Although some optimism still remains on the Indian side for not shelving off the talks this can be read from no statement from the Prime Minister’s Office (PMO) who have refused to comment on the ceasefire violations and left for the Ministry of Defence to do the hard talk.
Peace process has taken a hit up-teem times between both the countries in the past. They have come to square one from conflict prevention to conflict and vice versa. An account of this was given by Steve Coll in the New Yorker article, “The Back-channel” which described the manner in which representative from the Indian side Amb. Satinder Lambah and Pakistani representative Tariq Aziz practically went on to solve all the pending issues including Kashmir in back-channels talks held in Bangkok, Dubai, London. Then came the regime change in Pakistan and Musharraf was ousted from power and things went back to square one.
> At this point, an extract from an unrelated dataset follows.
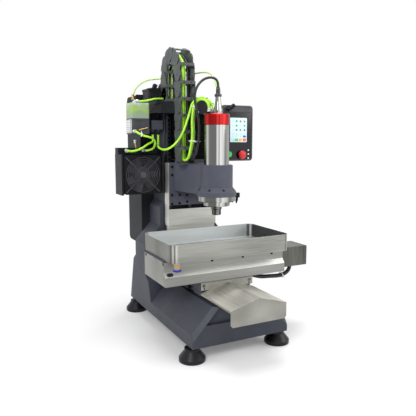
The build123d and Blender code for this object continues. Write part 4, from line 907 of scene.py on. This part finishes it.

Are we entering another face of confrontation or freezing of peace talks? To take cognizance from independent Pakistan researcher Ayesha Siddiqua who has equated conflict between both the countries to the game theory model. In a sense she says, India may protest but has limited capacity to raise the cost for Pakistan due to the fear of nuclear mutual assured destruction in place. To perceive of this sort of connotation could be strategic in nature. At the base level it has to be understood peace needs to move on from conflict prevention to transformation stage and status –quoist position is not a way forward in all senses.
 Siddiqua A., Indo-Pakistan conflict and the national Egos, Tehelka Magazine-Issue 35, Volume-10, 24-08-2013.